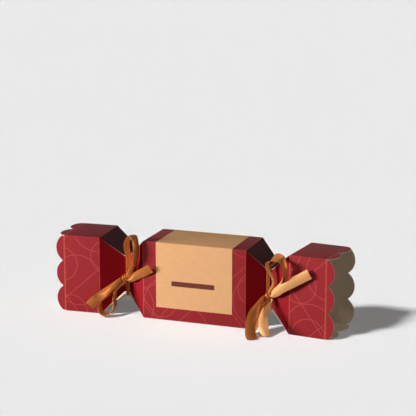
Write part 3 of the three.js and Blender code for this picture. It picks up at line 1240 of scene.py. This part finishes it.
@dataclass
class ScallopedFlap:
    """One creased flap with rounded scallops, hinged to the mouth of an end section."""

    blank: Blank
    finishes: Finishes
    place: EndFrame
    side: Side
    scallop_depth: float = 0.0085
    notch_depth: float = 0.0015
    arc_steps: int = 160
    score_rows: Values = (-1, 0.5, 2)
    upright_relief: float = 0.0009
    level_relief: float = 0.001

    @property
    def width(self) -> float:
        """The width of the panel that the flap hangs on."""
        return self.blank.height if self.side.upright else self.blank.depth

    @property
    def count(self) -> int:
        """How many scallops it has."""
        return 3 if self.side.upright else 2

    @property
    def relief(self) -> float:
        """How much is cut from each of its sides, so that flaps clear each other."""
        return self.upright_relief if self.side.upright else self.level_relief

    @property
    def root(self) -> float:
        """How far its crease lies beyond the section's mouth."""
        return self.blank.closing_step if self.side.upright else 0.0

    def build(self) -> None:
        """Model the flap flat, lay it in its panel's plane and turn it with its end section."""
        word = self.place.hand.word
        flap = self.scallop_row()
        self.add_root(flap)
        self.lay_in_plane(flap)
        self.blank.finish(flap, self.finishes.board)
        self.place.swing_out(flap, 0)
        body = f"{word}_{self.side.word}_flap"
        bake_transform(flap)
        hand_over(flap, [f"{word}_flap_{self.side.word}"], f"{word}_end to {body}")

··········

— DIRECTIONS FOR THIS TASK —
From the line that contains "bake_transform(flap)" down to the last line of the listing above, repeat each line exactly, and include nothing else.

— COMPLETE ANSWER —
        bake_transform(flap)
        hand_over(flap, [f"{word}_flap_{self.side.word}"], f"{word}_end to {body}")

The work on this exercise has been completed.